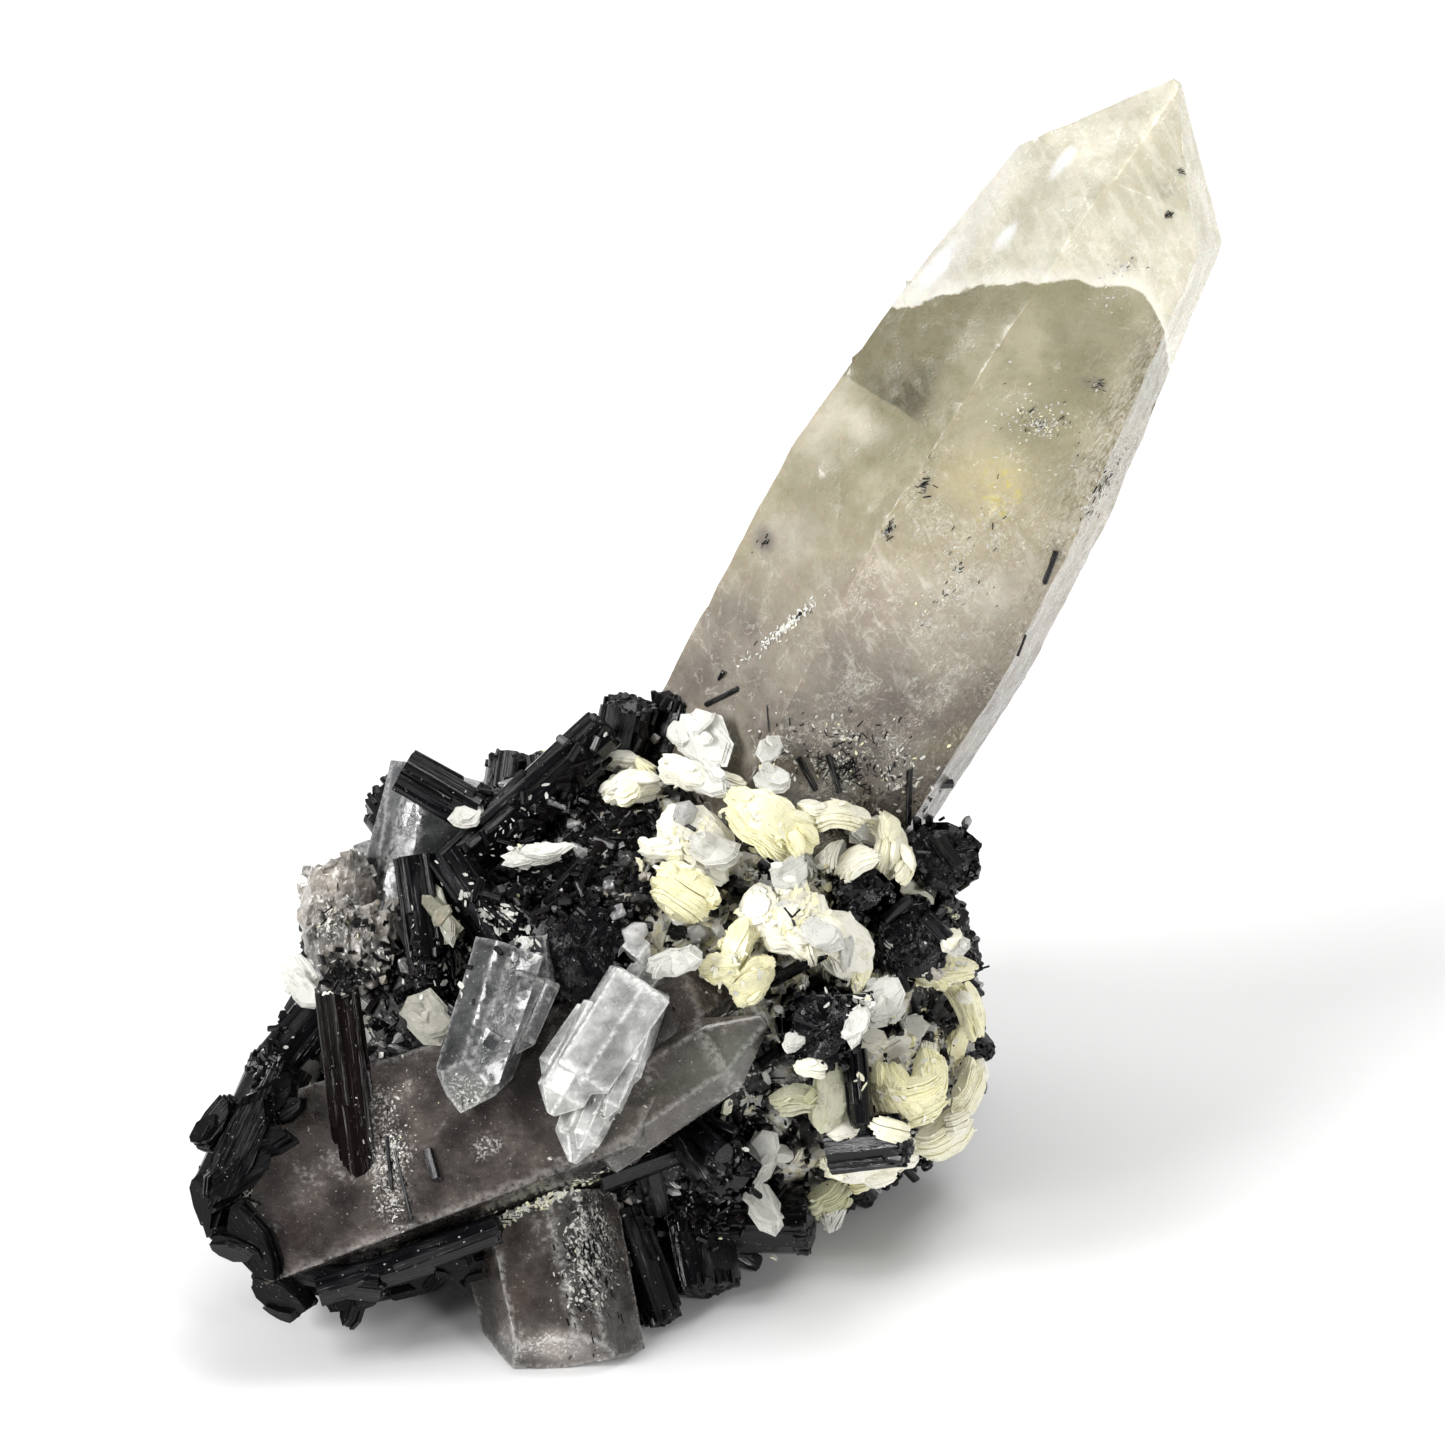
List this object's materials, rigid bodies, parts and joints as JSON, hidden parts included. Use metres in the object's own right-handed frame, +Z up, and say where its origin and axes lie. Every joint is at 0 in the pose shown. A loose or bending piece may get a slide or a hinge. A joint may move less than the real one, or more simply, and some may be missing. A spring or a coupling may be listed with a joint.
{
  "type": "mineral specimen, schorl on smoky quartz",
  "caption": "Smoky quartz point leaning out of a matrix of black schorl prisms, small quartz crystals and pale mica books.",
  "frame": {"origin": "middle of the outer box at the level of the surface that the specimen rests on", "axes": "+Z up, +X to the viewer's right, and the crystal face looks towards -Y, leaning back 30 degrees"},
  "size_m": [0.083, 0.0628, 0.0894],
  "materials": {
    "smoky_point": "glossy, frosted towards the tip",
    "dark_smoky": "glossy",
    "clear_quartz": "glossy",
    "milky_quartz": "rough",
    "schorl": "glossy, striated",
    "cream_mica": "pearly",
    "white_mica": "pearly",
    "matrix": "rough"
  },
  "bodies": {
    "root": {"smoky_quartz_point": "smoky_point", "lying_smoky_quartz": "dark_smoky", "bottom_smoky_quartz": "dark_smoky", "upper_smoky_quartz": "clear_quartz", "milky_quartz": "milky_quartz", "clear_quartz_front": "clear_quartz", "clear_quartz_middle": "clear_quartz", "small_quartz_stub": "clear_quartz", "grey_quartz": "milky_quartz", "back_quartz_tall": "dark_smoky", "back_quartz_short": "clear_quartz", "schorl_base": "schorl", "schorl_bottom_stub": "schorl", "schorl_bottom_cluster": "schorl", "schorl_centre": "schorl", "schorl_right_low": "schorl", "schorl_right_high": "schorl", "schorl_long_blade": "schorl", "schorl_upper_end": "schorl", "schorl_top_crown": "schorl", "schorl_upright": "schorl", "schorl_left_blade": "schorl", "schorl_slanted_pair": "schorl", "schorl_block": "schorl", "schorl_left_end": "schorl", "back_schorl_high": "schorl", "back_schorl_right": "schorl", "back_schorl_low": "schorl", "mica_upper_left": "cream_mica", "mica_white_crown": "white_mica", "mica_white_ledge": "white_mica", "mica_great_book": "cream_mica", "mica_arch": "cream_mica", "mica_right_arch": "cream_mica", "mica_round": "white_mica", "mica_fan": "cream_mica", "mica_yellow_book": "cream_mica", "mica_central_mass": "cream_mica", "mica_yellow_lobes": "cream_mica", "mica_upright_blade": "cream_mica", "mica_right_ledge": "cream_mica", "mica_golden_rosette": "cream_mica", "mica_green_pair": "cream_mica", "mica_right_rim": "cream_mica", "mica_cup": "cream_mica", "mica_low_crescent": "cream_mica", "mica_low_white": "white_mica", "mica_left": "white_mica", "mica_between_blades": "cream_mica", "mica_left_plates": "cream_mica", "mica_white_blade": "white_mica", "mica_white_cradle": "white_mica", "mica_white_plate": "white_mica", "mica_white_tuft": "white_mica", "back_mica_rosette": "cream_mica", "back_mica_left": "cream_mica", "matrix": "matrix"}
  },
  "joints": []
}
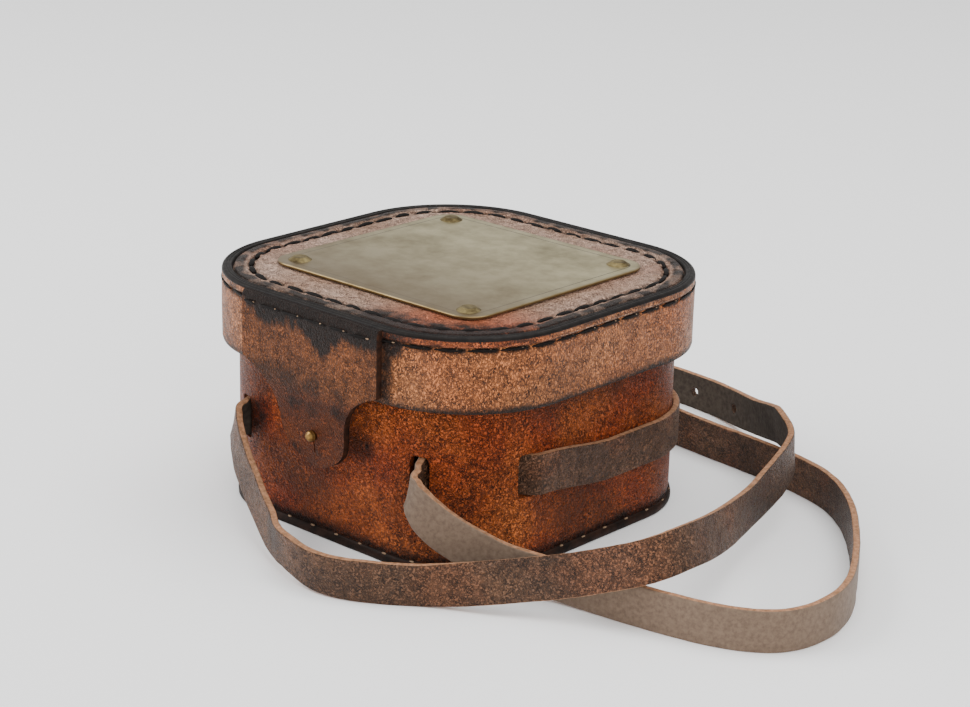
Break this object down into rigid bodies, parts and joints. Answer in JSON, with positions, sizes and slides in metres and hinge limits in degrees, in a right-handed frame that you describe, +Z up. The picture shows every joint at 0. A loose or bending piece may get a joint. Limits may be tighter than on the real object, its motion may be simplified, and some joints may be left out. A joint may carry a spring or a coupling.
{
  "type": "leather instrument case",
  "caption": "Squarish round-cornered leather case with a hinged cap lid, a tab buttoned on a ball stud, a brass plate on top and a long carrying strap threaded through slots.",
  "frame": {"origin": "centre of the base's underside", "axes": "+Z up, -Y towards the front with the buttoned tab, +X to the right seen from the front"},
  "size_m": [0.2156, 0.2103, 0.0776],
  "materials": {
    "case_leather": "semi-gloss",
    "black_leather": "burnished",
    "lid_leather": "semi-gloss",
    "strap_leather": "satin",
    "brass": "satin",
    "plate_brass": "aged satin"
  },
  "bodies": {
    "case": {"body_wall": "case_leather", "base_panel": "case_leather", "base_welt": "black_leather", "stud": "brass", "stud_washer": "brass", "stud_screw": "brass", "hinge_lower": "case_leather", "strap_wrap": "strap_leather", "strap_inner_right": "strap_leather", "strap_inner_left": "strap_leather", "strap_end_left": "strap_leather", "strap_end_right": "strap_leather", "strap_fold": "strap_leather", "buckle_frame": "brass", "strap_keeper": "strap_leather"},
    "lid": {"lid_band": "lid_leather", "lid_top": "lid_leather", "brass_plate": "plate_brass", "plate_rivets": "brass", "rivet_burrs": "brass", "tab_upper": "lid_leather", "hinge_upper": "lid_leather"},
    "tongue": {"tab_tongue": "lid_leather"},
    "prong": {"buckle_prong": "brass"}
  },
  "joints": [
    {"name": "lid_hinge", "type": "hinge", "parent": "case", "child": "lid", "pos_m": [0, 0.06435, 0.0509], "axis": [-1, 0, 0], "range_deg": [0, 110]},
    {"name": "tongue_bend", "type": "hinge", "parent": "lid", "child": "tongue", "pos_m": [0, -0.06435, 0.0509], "axis": [-1, 0, 0], "range_deg": [0, 70]},
    {"name": "prong_hinge", "type": "hinge", "parent": "case", "child": "prong", "pos_m": [-0.02, 0.0842, 0.0098], "axis": [0, 0, 1], "range_deg": [0, 100]}
  ]
}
------------------------
WORK TO DO: Repeat all the entries exactly as given.

SOLVED EXERCISE:
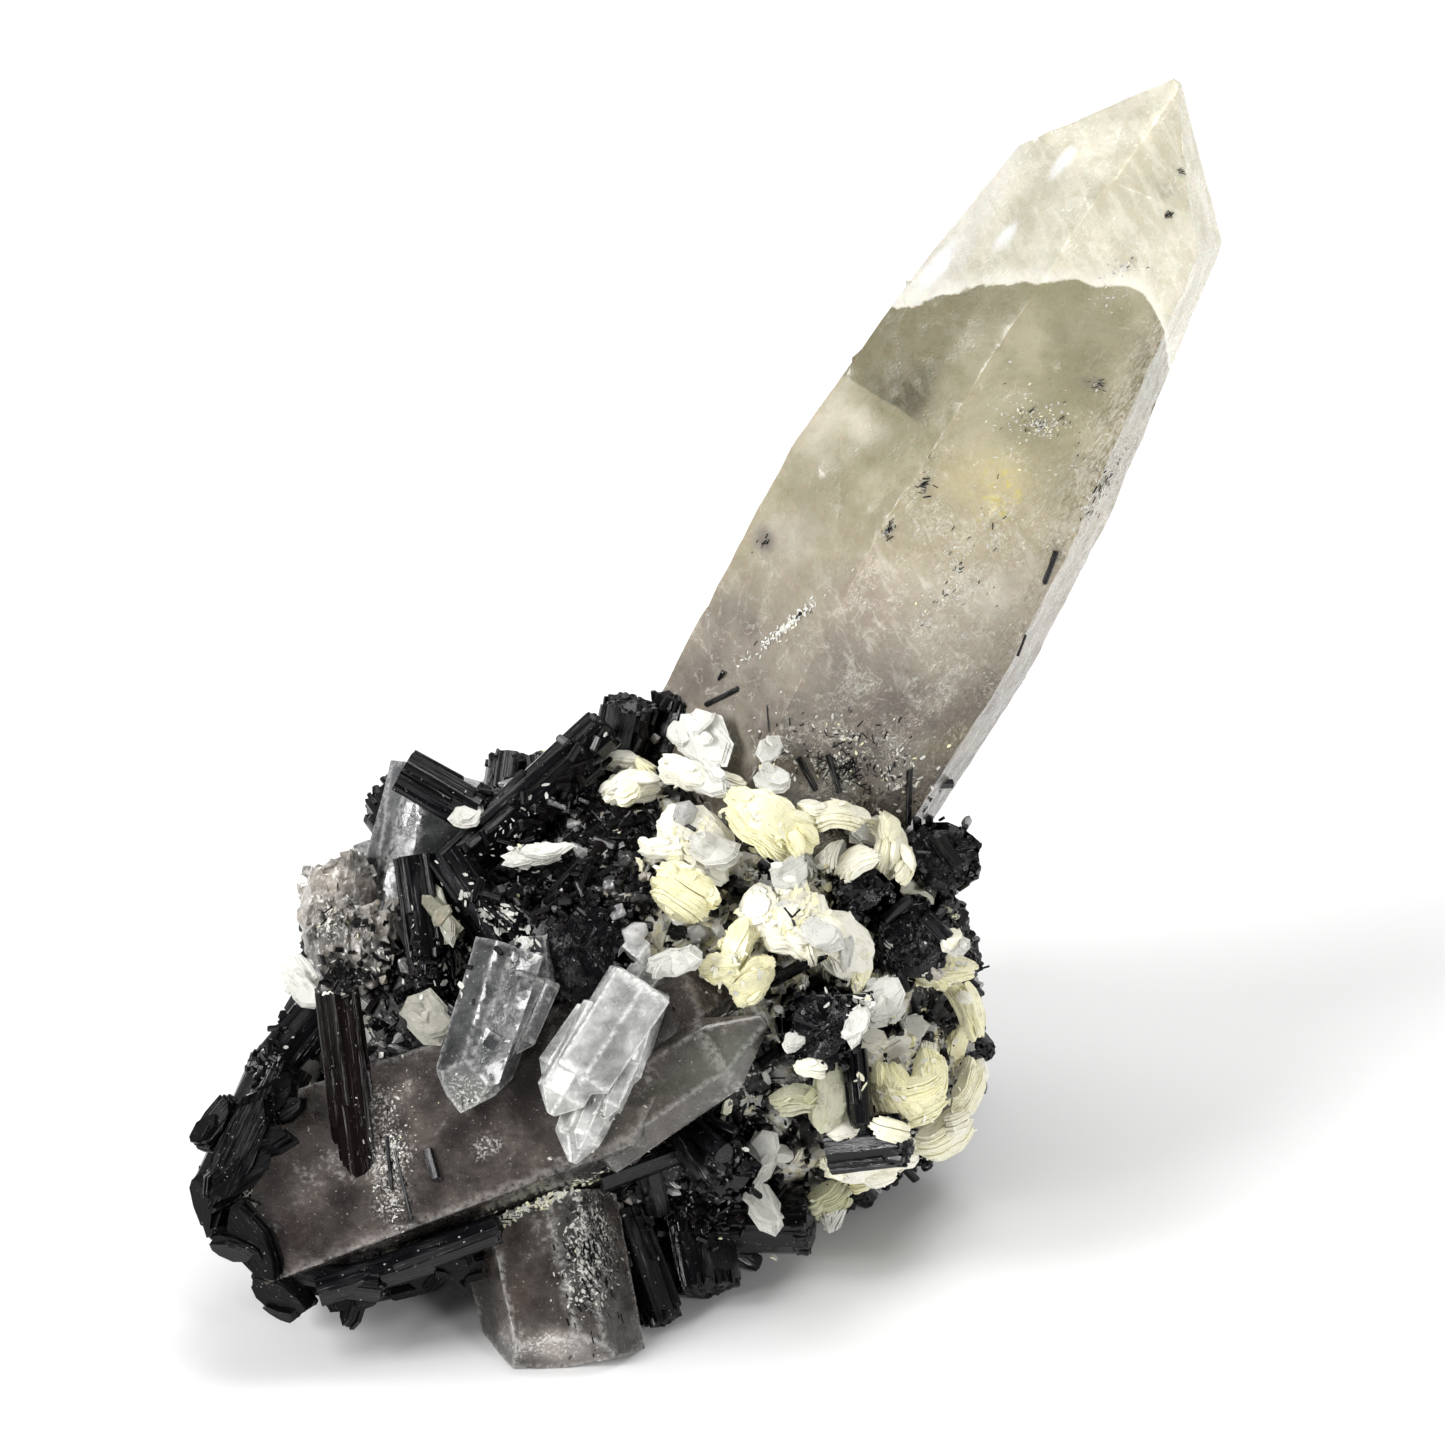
List this object's materials, rigid bodies, parts and joints as JSON, hidden parts included. Use metres in the object's own right-handed frame, +Z up, and say where its origin and axes lie. Every joint is at 0 in the pose shown. A loose or bending piece may get a slide or a hinge. A joint may move less than the real one, or more simply, and some may be missing. A spring or a coupling may be listed with a joint.
{
  "type": "mineral specimen, schorl on smoky quartz",
  "caption": "Smoky quartz point leaning out of a matrix of black schorl prisms, small quartz crystals and pale mica books.",
  "frame": {"origin": "middle of the outer box at the level of the surface that the specimen rests on", "axes": "+Z up, +X to the viewer's right, and the crystal face looks towards -Y, leaning back 30 degrees"},
  "size_m": [0.083, 0.0628, 0.0894],
  "materials": {
    "smoky_point": "glossy, frosted towards the tip",
    "dark_smoky": "glossy",
    "clear_quartz": "glossy",
    "milky_quartz": "rough",
    "schorl": "glossy, striated",
    "cream_mica": "pearly",
    "white_mica": "pearly",
    "matrix": "rough"
  },
  "bodies": {
    "root": {"smoky_quartz_point": "smoky_point", "lying_smoky_quartz": "dark_smoky", "bottom_smoky_quartz": "dark_smoky", "upper_smoky_quartz": "clear_quartz", "milky_quartz": "milky_quartz", "clear_quartz_front": "clear_quartz", "clear_quartz_middle": "clear_quartz", "small_quartz_stub": "clear_quartz", "grey_quartz": "milky_quartz", "back_quartz_tall": "dark_smoky", "back_quartz_short": "clear_quartz", "schorl_base": "schorl", "schorl_bottom_stub": "schorl", "schorl_bottom_cluster": "schorl", "schorl_centre": "schorl", "schorl_right_low": "schorl", "schorl_right_high": "schorl", "schorl_long_blade": "schorl", "schorl_upper_end": "schorl", "schorl_top_crown": "schorl", "schorl_upright": "schorl", "schorl_left_blade": "schorl", "schorl_slanted_pair": "schorl", "schorl_block": "schorl", "schorl_left_end": "schorl", "back_schorl_high": "schorl", "back_schorl_right": "schorl", "back_schorl_low": "schorl", "mica_upper_left": "cream_mica", "mica_white_crown": "white_mica", "mica_white_ledge": "white_mica", "mica_great_book": "cream_mica", "mica_arch": "cream_mica", "mica_right_arch": "cream_mica", "mica_round": "white_mica", "mica_fan": "cream_mica", "mica_yellow_book": "cream_mica", "mica_central_mass": "cream_mica", "mica_yellow_lobes": "cream_mica", "mica_upright_blade": "cream_mica", "mica_right_ledge": "cream_mica", "mica_golden_rosette": "cream_mica", "mica_green_pair": "cream_mica", "mica_right_rim": "cream_mica", "mica_cup": "cream_mica", "mica_low_crescent": "cream_mica", "mica_low_white": "white_mica", "mica_left": "white_mica", "mica_between_blades": "cream_mica", "mica_left_plates": "cream_mica", "mica_white_blade": "white_mica", "mica_white_cradle": "white_mica", "mica_white_plate": "white_mica", "mica_white_tuft": "white_mica", "back_mica_rosette": "cream_mica", "back_mica_left": "cream_mica", "matrix": "matrix"}
  },
  "joints": []
}
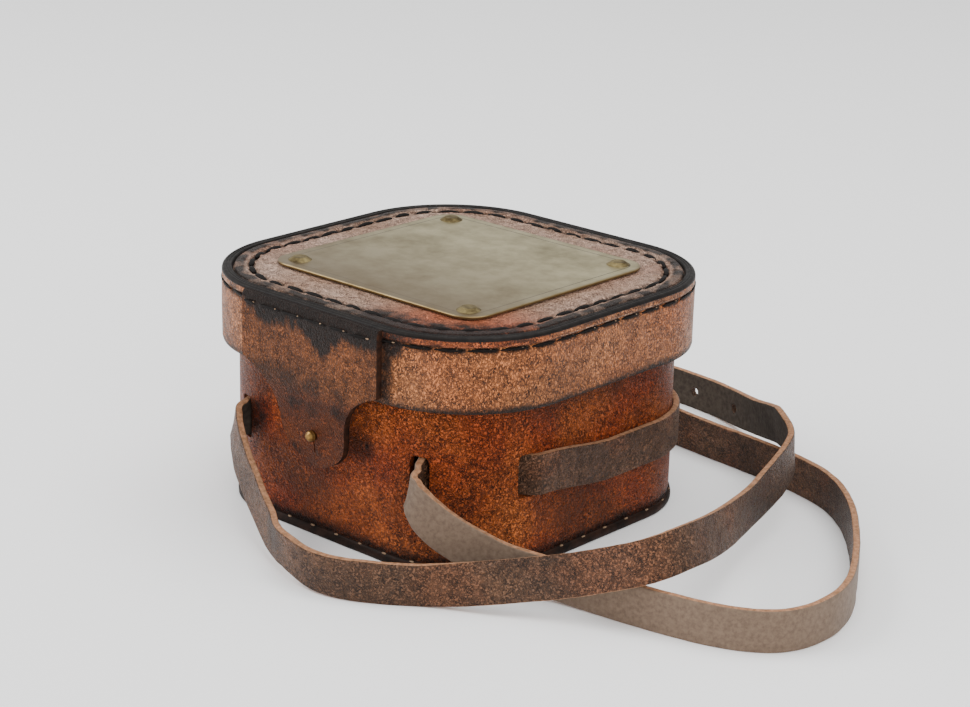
Break this object down into rigid bodies, parts and joints. Answer in JSON, with positions, sizes and slides in metres and hinge limits in degrees, in a right-handed frame that you describe, +Z up. The picture shows every joint at 0. A loose or bending piece may get a joint. Limits may be tighter than on the real object, its motion may be simplified, and some joints may be left out. A joint may carry a spring or a coupling.
{
  "type": "leather instrument case",
  "caption": "Squarish round-cornered leather case with a hinged cap lid, a tab buttoned on a ball stud, a brass plate on top and a long carrying strap threaded through slots.",
  "frame": {"origin": "centre of the base's underside", "axes": "+Z up, -Y towards the front with the buttoned tab, +X to the right seen from the front"},
  "size_m": [0.2156, 0.2103, 0.0776],
  "materials": {
    "case_leather": "semi-gloss",
    "black_leather": "burnished",
    "lid_leather": "semi-gloss",
    "strap_leather": "satin",
    "brass": "satin",
    "plate_brass": "aged satin"
  },
  "bodies": {
    "case": {"body_wall": "case_leather", "base_panel": "case_leather", "base_welt": "black_leather", "stud": "brass", "stud_washer": "brass", "stud_screw": "brass", "hinge_lower": "case_leather", "strap_wrap": "strap_leather", "strap_inner_right": "strap_leather", "strap_inner_left": "strap_leather", "strap_end_left": "strap_leather", "strap_end_right": "strap_leather", "strap_fold": "strap_leather", "buckle_frame": "brass", "strap_keeper": "strap_leather"},
    "lid": {"lid_band": "lid_leather", "lid_top": "lid_leather", "brass_plate": "plate_brass", "plate_rivets": "brass", "rivet_burrs": "brass", "tab_upper": "lid_leather", "hinge_upper": "lid_leather"},
    "tongue": {"tab_tongue": "lid_leather"},
    "prong": {"buckle_prong": "brass"}
  },
  "joints": [
    {"name": "lid_hinge", "type": "hinge", "parent": "case", "child": "lid", "pos_m": [0, 0.06435, 0.0509], "axis": [-1, 0, 0], "range_deg": [0, 110]},
    {"name": "tongue_bend", "type": "hinge", "parent": "lid", "child": "tongue", "pos_m": [0, -0.06435, 0.0509], "axis": [-1, 0, 0], "range_deg": [0, 70]},
    {"name": "prong_hinge", "type": "hinge", "parent": "case", "child": "prong", "pos_m": [-0.02, 0.0842, 0.0098], "axis": [0, 0, 1], "range_deg": [0, 100]}
  ]
}